--- start of Provided material ---

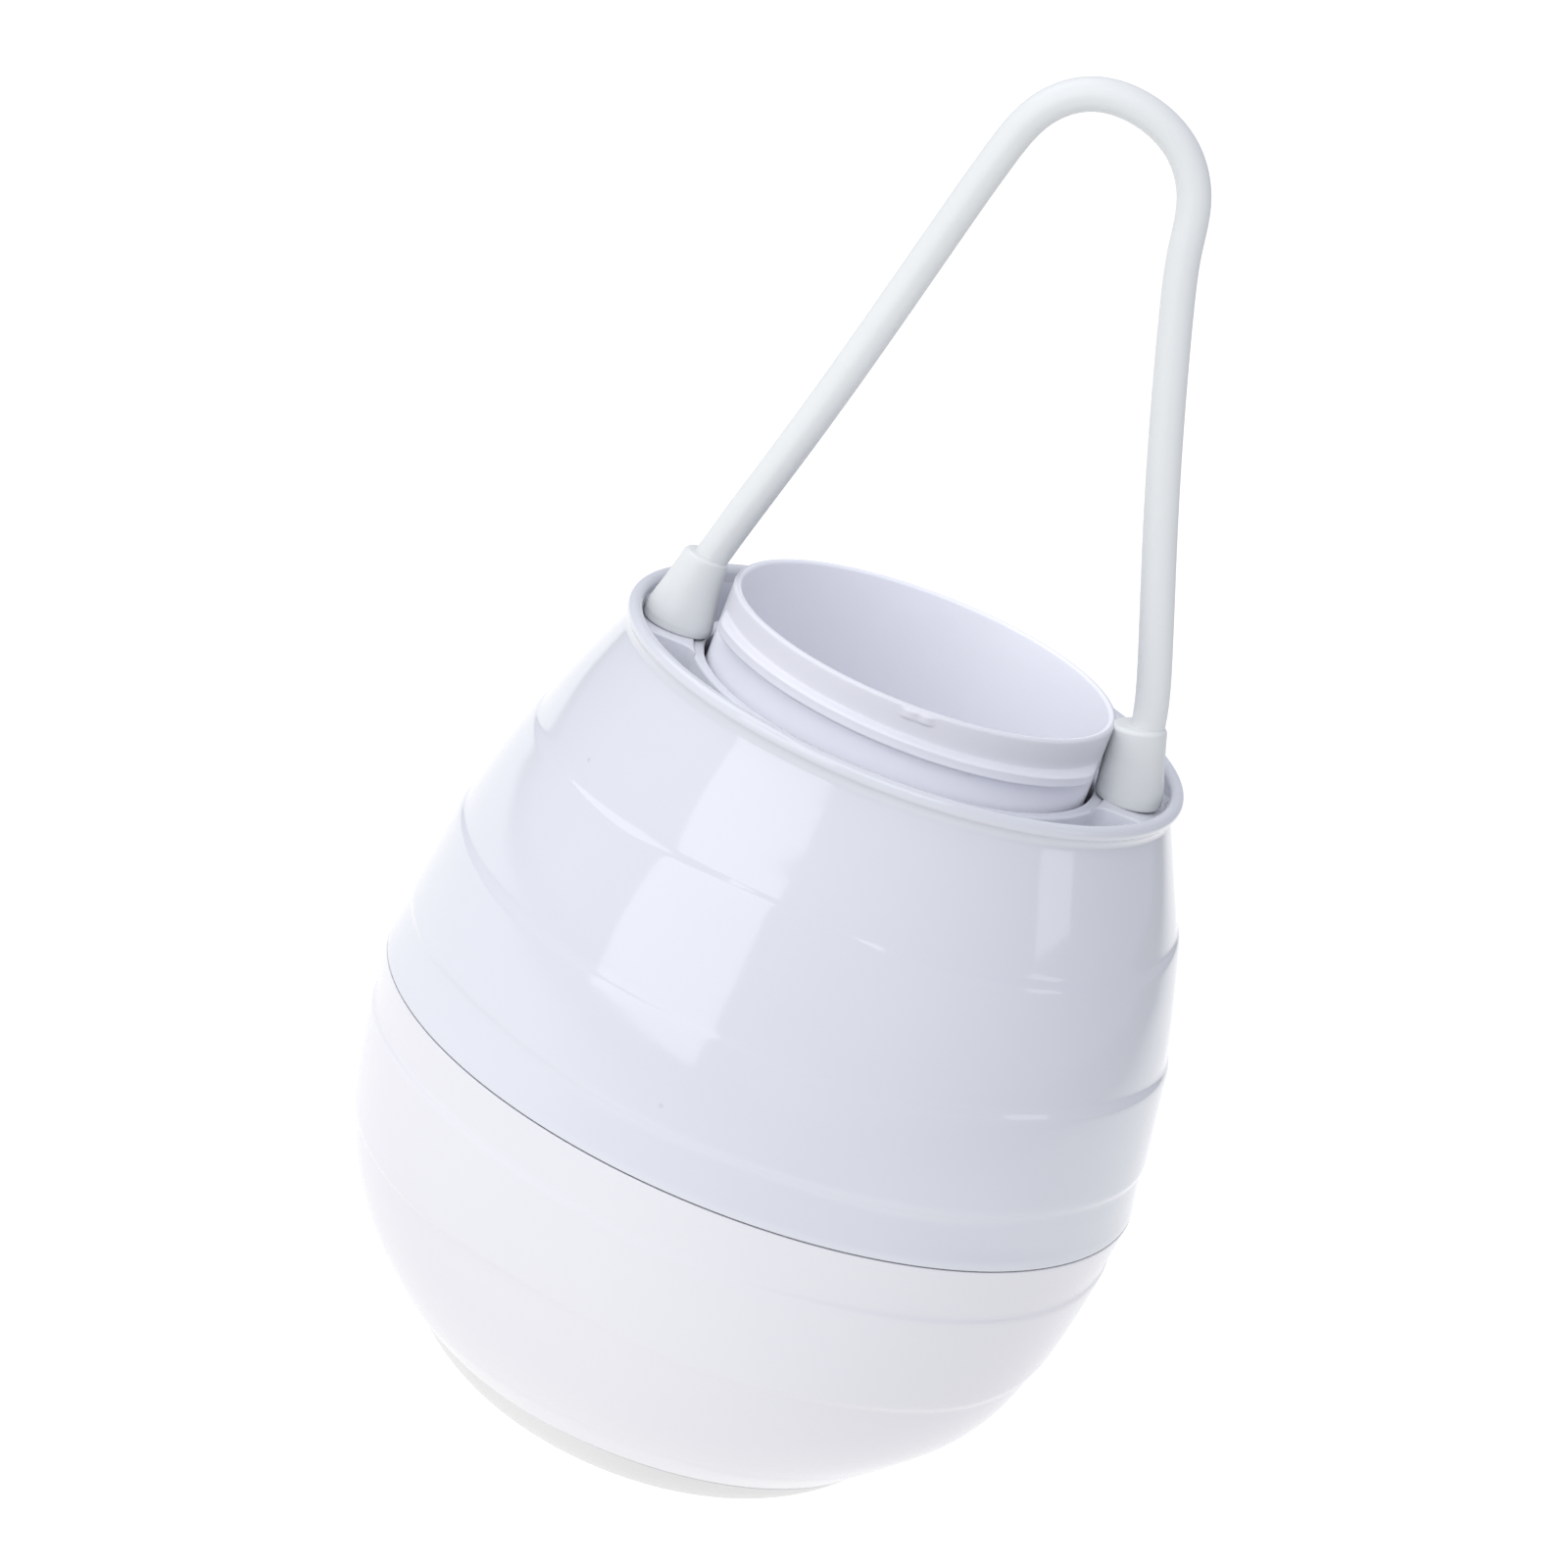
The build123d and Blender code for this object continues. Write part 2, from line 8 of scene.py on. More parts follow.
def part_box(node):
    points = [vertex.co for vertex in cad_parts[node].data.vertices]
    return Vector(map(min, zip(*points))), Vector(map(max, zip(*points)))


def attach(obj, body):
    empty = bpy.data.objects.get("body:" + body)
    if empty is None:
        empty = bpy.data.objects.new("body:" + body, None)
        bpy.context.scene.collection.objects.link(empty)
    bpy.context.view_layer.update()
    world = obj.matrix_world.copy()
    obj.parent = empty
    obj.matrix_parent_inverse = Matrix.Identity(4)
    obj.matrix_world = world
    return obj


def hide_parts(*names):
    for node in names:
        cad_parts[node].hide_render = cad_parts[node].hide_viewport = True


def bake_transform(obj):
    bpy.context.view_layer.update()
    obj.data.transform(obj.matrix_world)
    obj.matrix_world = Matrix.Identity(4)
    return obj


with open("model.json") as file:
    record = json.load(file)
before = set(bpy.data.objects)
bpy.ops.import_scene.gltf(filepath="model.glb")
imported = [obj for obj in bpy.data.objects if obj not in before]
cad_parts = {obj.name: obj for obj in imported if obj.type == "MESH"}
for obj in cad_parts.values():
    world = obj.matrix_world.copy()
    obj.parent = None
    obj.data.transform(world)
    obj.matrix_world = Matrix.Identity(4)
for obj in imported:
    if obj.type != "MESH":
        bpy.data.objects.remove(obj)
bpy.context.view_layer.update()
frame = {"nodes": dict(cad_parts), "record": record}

mm = 0.001
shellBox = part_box("upper_shell")
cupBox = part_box("chamber_cup")
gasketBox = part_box("seam_gasket")
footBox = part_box("base_foot")
girth = shellBox[1][0]                                # widest radius, at the seam
seamZ = (gasketBox[0][2] + gasketBox[1][2]) / 2
rimTop = shellBox[1][2]
lipZ = cupBox[1][2]
print("frame loaded, girth", round(girth / mm, 1), "mm, lip at", round(lipZ / mm, 1), "mm")


# Small helpers.

def smooth(x, low, high):
    # 0 below low, 1 above high, an even S between them
    t = np.clip((x - low) / (high - low), 0, 1)
    return t * t * (3 - 2 * t)


def bell(x, width):
    return np.exp(-(x / width) ** 2)


def gridPiece(name, points, material, body, closedRows=False, closedCols=True, replaced=(),
              inner=None):
    # points is a grid of places, rows by columns; quads join each place to its neighbours,
    # round the back to the first row or column where that way is closed. inner is a second
    # material and the row it starts at.
    rows, cols = points.shape[:2]
    i = np.arange(rows if closedRows else rows - 1)
    j = np.arange(cols if closedCols else cols - 1)
    a, b = np.meshgrid(i, j, indexing="ij")
    corners = [(a, b), (a, b + 1), (a + 1, b + 1), (a + 1, b)]
    quads = np.stack([(r % rows) * cols + c % cols for r, c in corners], -1).reshape(-1, 4)
    uv = np.stack([np.stack([c / cols, r / rows], -1) for r, c in corners], -2).reshape(-1, 2)
    mesh = bpy.data.meshes.new(name)
    mesh.vertices.add(rows * cols)
    mesh.vertices.foreach_set("co", points.reshape(-1))
    mesh.loops.add(quads.size)
    mesh.loops.foreach_set("vertex_index", quads.reshape(-1))
    mesh.polygons.add(len(quads))
    mesh.polygons.foreach_set("loop_start", np.arange(len(quads)) * 4)
    mesh.update(calc_edges=True)
    mesh.uv_layers.new(name="UVMap").data.foreach_set("uv", uv.reshape(-1))
    mesh.polygons.foreach_set("use_smooth", np.ones(len(quads), bool))
    if inner:
        mesh.polygons.foreach_set("material_index", (a.reshape(-1) >= inner[1]).astype(np.int32))
    work = bmesh.new()
    work.from_mesh(mesh)
    bmesh.ops.remove_doubles(work, verts=work.verts, dist=1e-6)
    bmesh.ops.recalc_face_normals(work, faces=work.faces)
    work.to_mesh(mesh)
    work.free()
    mesh.materials.append(material)
    if inner:
        mesh.materials.append(inner[0])
    piece = bpy.data.objects.new(name, mesh)
    bpy.context.scene.collection.objects.link(piece)
    if body:
        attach(piece, body)
    if replaced:
        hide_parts(*replaced)
    return piece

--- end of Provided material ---

• Directive: Each line above is to be repeated exactly.

• Output for this task:
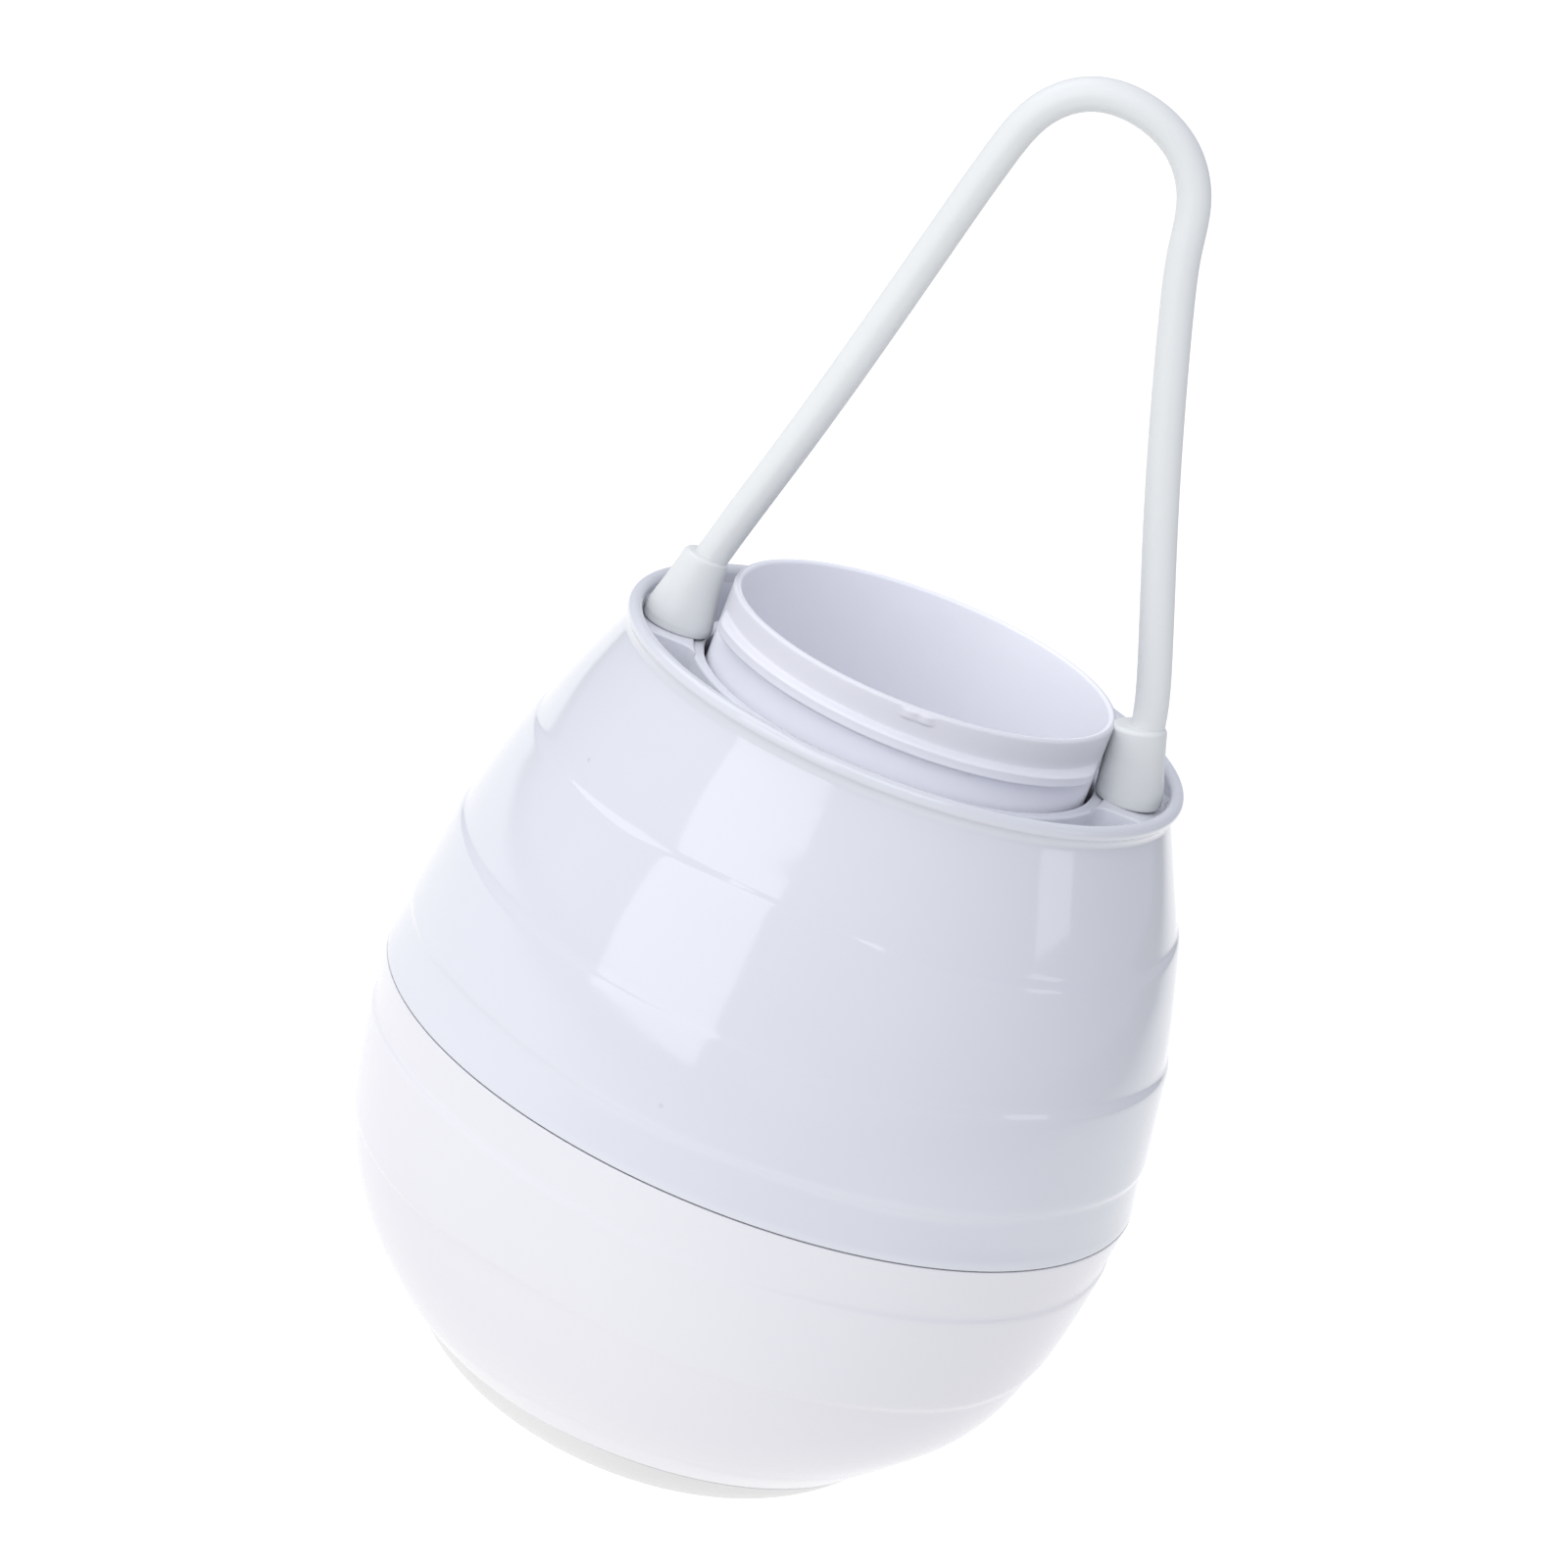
The build123d and Blender code for this object continues. Write part 2, from line 8 of scene.py on. More parts follow.
def part_box(node):
    points = [vertex.co for vertex in cad_parts[node].data.vertices]
    return Vector(map(min, zip(*points))), Vector(map(max, zip(*points)))


def attach(obj, body):
    empty = bpy.data.objects.get("body:" + body)
    if empty is None:
        empty = bpy.data.objects.new("body:" + body, None)
        bpy.context.scene.collection.objects.link(empty)
    bpy.context.view_layer.update()
    world = obj.matrix_world.copy()
    obj.parent = empty
    obj.matrix_parent_inverse = Matrix.Identity(4)
    obj.matrix_world = world
    return obj


def hide_parts(*names):
    for node in names:
        cad_parts[node].hide_render = cad_parts[node].hide_viewport = True


def bake_transform(obj):
    bpy.context.view_layer.update()
    obj.data.transform(obj.matrix_world)
    obj.matrix_world = Matrix.Identity(4)
    return obj


with open("model.json") as file:
    record = json.load(file)
before = set(bpy.data.objects)
bpy.ops.import_scene.gltf(filepath="model.glb")
imported = [obj for obj in bpy.data.objects if obj not in before]
cad_parts = {obj.name: obj for obj in imported if obj.type == "MESH"}
for obj in cad_parts.values():
    world = obj.matrix_world.copy()
    obj.parent = None
    obj.data.transform(world)
    obj.matrix_world = Matrix.Identity(4)
for obj in imported:
    if obj.type != "MESH":
        bpy.data.objects.remove(obj)
bpy.context.view_layer.update()
frame = {"nodes": dict(cad_parts), "record": record}

mm = 0.001
shellBox = part_box("upper_shell")
cupBox = part_box("chamber_cup")
gasketBox = part_box("seam_gasket")
footBox = part_box("base_foot")
girth = shellBox[1][0]                                # widest radius, at the seam
seamZ = (gasketBox[0][2] + gasketBox[1][2]) / 2
rimTop = shellBox[1][2]
lipZ = cupBox[1][2]
print("frame loaded, girth", round(girth / mm, 1), "mm, lip at", round(lipZ / mm, 1), "mm")


# Small helpers.

def smooth(x, low, high):
    # 0 below low, 1 above high, an even S between them
    t = np.clip((x - low) / (high - low), 0, 1)
    return t * t * (3 - 2 * t)


def bell(x, width):
    return np.exp(-(x / width) ** 2)


def gridPiece(name, points, material, body, closedRows=False, closedCols=True, replaced=(),
              inner=None):
    # points is a grid of places, rows by columns; quads join each place to its neighbours,
    # round the back to the first row or column where that way is closed. inner is a second
    # material and the row it starts at.
    rows, cols = points.shape[:2]
    i = np.arange(rows if closedRows else rows - 1)
    j = np.arange(cols if closedCols else cols - 1)
    a, b = np.meshgrid(i, j, indexing="ij")
    corners = [(a, b), (a, b + 1), (a + 1, b + 1), (a + 1, b)]
    quads = np.stack([(r % rows) * cols + c % cols for r, c in corners], -1).reshape(-1, 4)
    uv = np.stack([np.stack([c / cols, r / rows], -1) for r, c in corners], -2).reshape(-1, 2)
    mesh = bpy.data.meshes.new(name)
    mesh.vertices.add(rows * cols)
    mesh.vertices.foreach_set("co", points.reshape(-1))
    mesh.loops.add(quads.size)
    mesh.loops.foreach_set("vertex_index", quads.reshape(-1))
    mesh.polygons.add(len(quads))
    mesh.polygons.foreach_set("loop_start", np.arange(len(quads)) * 4)
    mesh.update(calc_edges=True)
    mesh.uv_layers.new(name="UVMap").data.foreach_set("uv", uv.reshape(-1))
    mesh.polygons.foreach_set("use_smooth", np.ones(len(quads), bool))
    if inner:
        mesh.polygons.foreach_set("material_index", (a.reshape(-1) >= inner[1]).astype(np.int32))
    work = bmesh.new()
    work.from_mesh(mesh)
    bmesh.ops.remove_doubles(work, verts=work.verts, dist=1e-6)
    bmesh.ops.recalc_face_normals(work, faces=work.faces)
    work.to_mesh(mesh)
    work.free()
    mesh.materials.append(material)
    if inner:
        mesh.materials.append(inner[0])
    piece = bpy.data.objects.new(name, mesh)
    bpy.context.scene.collection.objects.link(piece)
    if body:
        attach(piece, body)
    if replaced:
        hide_parts(*replaced)
    return piece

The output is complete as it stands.